Source data —
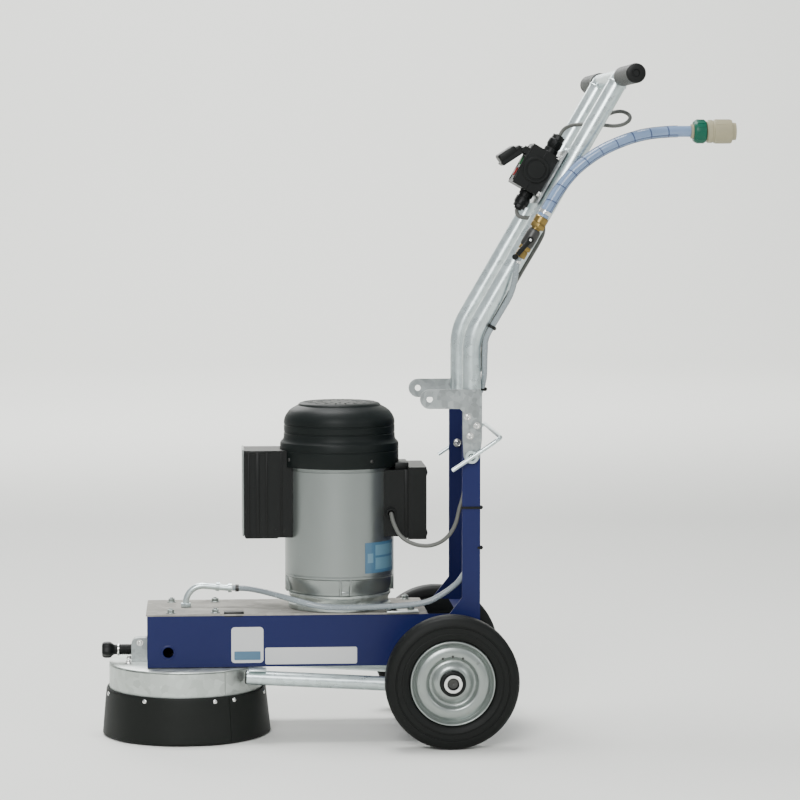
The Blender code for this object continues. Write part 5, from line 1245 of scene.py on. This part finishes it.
leverScrew = copies("lever_screw", domeHead(0.0026, 0.0012),
    [facing(onHandle(valve["lever"], 0, valve["y"] - 0.0148), (0, -1, 0))])
showAs(leverScrew, "lever", "brightSteel", "steel")

elbow = {"radius": 0.0055, "bend": 0.03, "foot": 0.186, "crest": 0.256}
elbowLine = [at(head["x"], 0, elbow["foot"]), at(head["x"], 0, elbow["crest"] - elbow["bend"])]
for i in range(1, 13):
    a = math.radians(100 * i / 12)
    elbowLine.append(at(head["x"] + elbow["bend"] * (1 - math.cos(a)), 0,
        elbow["crest"] - elbow["bend"] + elbow["bend"] * math.sin(a)))
elbowLine += [at(-0.379, 0, 0.25205), at(-0.37, 0, 0.252)]
elbowPipe = pipe("elbow_pipe", elbowLine, elbow["radius"], detail=7)
rings = [settle(turned("ring", [(0.0056, 0), (0.0082, 0.0002), (0.0082, 0.0066), (0.0056, 0.007)],
    sides=32), facing(at(x, 0, z), (1, 0, dz))) for x, z, dz in ((-0.377, 0.252, 0.0),
    (-0.398, 0.2548, -0.1))]
gland = hexNut("gland", 0.0098, 0.2192, 0.2262)
settle(gland, Matrix.Translation(at(head["x"], 0, 0)))
elbowPiece = joined("elbow_pipe", [elbowPipe] + rings + [gland])
showAs(elbowPiece, "frame", "zincTube", "galvanised", "water_elbow")
endClip = settle(turned("end_clip", [(0.0052, 0), (0.0064, 0.0002), (0.0064, 0.006), (0.0052, 0.0062)],
    sides=32), facing(at(-0.364, 0, 0.2514), (1, 0, -0.02)))
showAs(endClip, "frame", "darkSteel", "steel")
print("water fittings made")


# cable ties
def leftTurn(a, b, c):
    return (b[0] - a[0]) * (c[1] - a[1]) - (b[1] - a[1]) * (c[0] - a[0])


def hull(circles, steps=20):
    # the outline of a band pulled tight round some circles
    points = sorted({(round(u + r * math.cos(math.tau * i / steps), 6),
        round(v + r * math.sin(math.tau * i / steps), 6)) for u, v, r in circles for i in range(steps)})

    def halfOf(run):
        kept = []
        for p in run:
            while len(kept) > 1 and leftTurn(kept[-2], kept[-1], p) <= 0:
                kept.pop()
            kept.append(p)
        return kept

    return halfOf(points)[:-1] + halfOf(points[::-1])[:-1]


def tieBand(circles, headAt, width=0.004, thick=0.0011):
    outline = hull(circles)
    deselect()
    bpy.ops.mesh.primitive_circle_add(vertices=len(outline), radius=0.01)
    band = bpy.context.object
    for corner, (u, v) in zip(band.data.vertices, outline):
        corner.co = (u, v, -width / 2)
    bpy.ops.object.mode_set(mode="EDIT")
    bpy.ops.mesh.select_all(action="SELECT")
    bpy.ops.mesh.extrude_region_move(TRANSFORM_OT_translate={"value": (0, 0, width)})
    bpy.ops.object.mode_set(mode="OBJECT")
    tidyMesh(band)
    applyModifier(band, "SOLIDIFY", thickness=thick, offset=1)
    tidyMesh(band)
    smooth(band, 40)
    u, v, turn = headAt
    lump = block("lump", (-0.0034, -0.0024, -0.0032), (0.0034, 0.0028, 0.0032), 0.0008)
    stub = block("stub", (-0.0007, 0.0024, -0.0018), (0.0007, 0.0042, 0.0018), 0.0003)
    lump = settle(joined("lump", [lump, stub]), Matrix.Translation((u, v, 0)) @ turnBy(turn))
    return joined("tie", [band, lump])


tubeY = -handle["y"]
bundle = [(0.0218, -0.007, 0.0052), (0.02, 0.008, 0.0037)]
tieUpper = settle(tieBand(bundle, (0.0262, -0.001, -88), 0.0056, 0.0013),
    handlePlace @ Matrix.Translation((0, tubeY, 0.031)))
tieFoot = settle(tieBand([(0.0575, -0.101, 0.0053), (0.037, -0.0985, 0.0038)], (0.0625, -0.102, -85)),
    Matrix.Translation((axleX, 0, 0.6045)))
tiePlug = settle(tieBand([(0, 0, 0.0163), (0.0035, 0.0405, 0.0142)], (-0.016, 0.02, 90), 0.003, 0.0009),
    handlePlace @ Matrix.Translation((0, tubeY, 0.356)))
showAs(joined("handle_ties", [tieUpper, tieFoot]), "handle", "blackPlastic", "black_plastic")
tiePlug.name = "plug_clip"
showAs(tiePlug, "handle", "zincTube", "steel")
columnCorners = [(0.0212, -0.1366, 0.0004), (0.0212, -0.1335, 0.0004), (0.0523, -0.1366, 0.0004),
    (0.0523, -0.11, 0.0004), (0.0405, -0.106, 0.0054)]
columnTie = settle(tieBand(columnCorners, (0.053, -0.13, -90)), Matrix.Translation((axleX, 0, 0.4045)))
lowerCorners = [(0.0523, -0.1366, 0.0004), (0.049, -0.1366, 0.0004), (0.0523, -0.11, 0.0004),
    (0.0405, -0.106, 0.0054)]
lowerTie = settle(tieBand(lowerCorners, (0.053, -0.1325, -90)), Matrix.Translation((axleX, 0, 0.3358)))
showAs(joined("column_ties", [columnTie, lowerTie]), "frame", "blackPlastic", "black_plastic")
print("ties made")


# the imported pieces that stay, with their finishes and edge rounding
kept = {"bluePaint": (("chassis_tray", 0.0009), ("column", 0.0007)), "zincDeck": (("deck_plate", 0.0007),),
    "zincPlate": (("knob_bracket", 0.0008), ("handle_plate_near", 0.0007), ("handle_plate_far", 0.0007),
    ("switch_bracket", 0.0006)), "blackPlastic": (("capacitor_box", 0.0016), ("terminal_box", 0.0014),
    ("terminal_lid", 0.002), ("switch_box", 0.0018), ("switch_flap", 0.0007), ("cooling_fan", 0)),
    "castIron": (("spindle_housing", 0.0006), ("spindle_pulley", 0), ("motor_pulley", 0)),
    "brightSteel": (("spindle_shaft", 0), ("grinding_disc", 0.0006), ("motor_rotor", 0),
    ("spindle_bearing_low", 0), ("spindle_bearing_high", 0), ("motor_bearing_low", 0),
    ("motor_bearing_high", 0), ("capacitors", 0)), "tyreRubber": (("drive_belt", 0),),
    "copper": (("motor_stator", 0),), "startGreen": (("start_button", 0.0004),),
    "stopRed": (("stop_button", 0.0004),),}
for finish, members in kept.items():
    for nodeName, edge in members:
        piece = cadNodes[nodeName]
        piece.data.materials.clear()
        piece.data.materials.append(finishes[finish])
        for face in piece.data.polygons:
            face.material_index = 0
        if edge:
            rounding = piece.modifiers.new("edges", "BEVEL")
            rounding.width = edge
            rounding.segments = 2
            rounding.limit_method = "ANGLE"
            rounding.angle_limit = math.radians(40)
        smooth(piece, 32)
print("kept nodes finished")


# floor, backdrop and light
stageSet = {"width": 44.0, "front": -16.0, "back": 15.0, "height": 16.0, "bend": 5.0, "colour": (0.765,
    0.77, 0.728)}
deselect()
depth = stageSet["back"] - stageSet["front"]
bpy.ops.mesh.primitive_plane_add(size=1, location=(0, stageSet["front"] + depth / 2, 0),
    scale=(stageSet["width"], depth, 1))
floor = bpy.context.object
floor.name = "floor"
floor.scale = (stageSet["width"], depth, 1)
bpy.ops.object.transform_apply(location=True, rotation=True, scale=True)
bpy.ops.object.mode_set(mode="EDIT")
bpy.ops.mesh.select_mode(type="EDGE")
bpy.ops.mesh.select_all(action="DESELECT")
bpy.ops.object.mode_set(mode="OBJECT")
for edge in floor.data.edges:
    edge.select = all(floor.data.vertices[i].co.y > stageSet["back"] - 0.01 for i in edge.vertices)
bpy.ops.object.mode_set(mode="EDIT")
bpy.ops.mesh.extrude_region_move(TRANSFORM_OT_translate={"value": (0, 0, stageSet["height"])})
bpy.ops.object.mode_set(mode="OBJECT")
soften(floor, stageSet["bend"], 24, 40)
smooth(floor, 60)
floorFinish = bpy.data.materials.new("stageGrey")
floorFinish.use_nodes = True
floorShader = floorFinish.node_tree.nodes["Principled BSDF"]
tone = effect(floorFinish.node_tree, "tone", Colour=(*stageSet["colour"], 1), Amount=0.012,
    Size=0.8)["Colour"]
floorFinish.node_tree.links.new(tone, floorShader.inputs["Base Color"])
floorShader.inputs["Roughness"].default_value = 0.75
floorShader.inputs["Specular IOR Level"].default_value = 0.25
floor.data.materials.append(floorFinish)

lamps = {"key": ((-1.2, -5.4, 3.3), 2.4, 300), "fill": ((3.6, -3.2, 2.4), 2.4, 45),
    "top": ((-0.5, 0.6, 4.0), 1.8, 175), "rear": ((-1.5, 5.5, 4.0), 3.0, 170), "wash": ((0.0, 6.0, 7.0),
    6.0, 1650)}
for lampName, (place, size, power) in lamps.items():
    target = Vector((0, 14.5, 3.5)) if lampName == "wash" else Vector((0, 0, 0.4))
    aim = (target - Vector(place)).to_track_quat("-Z", "Y").to_euler()
    bpy.ops.object.light_add(type="AREA", location=place, rotation=aim)
    lamp = bpy.context.object
    lamp.name = lampName
    lamp.data.shape = "DISK"
    lamp.data.size = size
    lamp.data.energy = power
sky = {"colour": (0.93, 0.96, 1.0, 1), "strength": 0.62}
world = bpy.context.scene.world or bpy.data.worlds.new("studio")
bpy.context.scene.world = world
world.use_nodes = True
backing = world.node_tree.nodes["Background"]
backing.inputs["Color"].default_value = sky["colour"]
backing.inputs["Strength"].default_value = sky["strength"]
print("stage and lights set")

What the task asks — Which lines contain "object"? Copy each of them out.

The completed task —
The Blender code for this object continues. Write part 5, from line 1245 of scene.py on. This part finishes it.
    band = bpy.context.object
    bpy.ops.object.mode_set(mode="EDIT")
    bpy.ops.object.mode_set(mode="OBJECT")
floor = bpy.context.object
bpy.ops.object.transform_apply(location=True, rotation=True, scale=True)
bpy.ops.object.mode_set(mode="EDIT")
bpy.ops.object.mode_set(mode="OBJECT")
bpy.ops.object.mode_set(mode="EDIT")
bpy.ops.object.mode_set(mode="OBJECT")
    bpy.ops.object.light_add(type="AREA", location=place, rotation=aim)
    lamp = bpy.context.object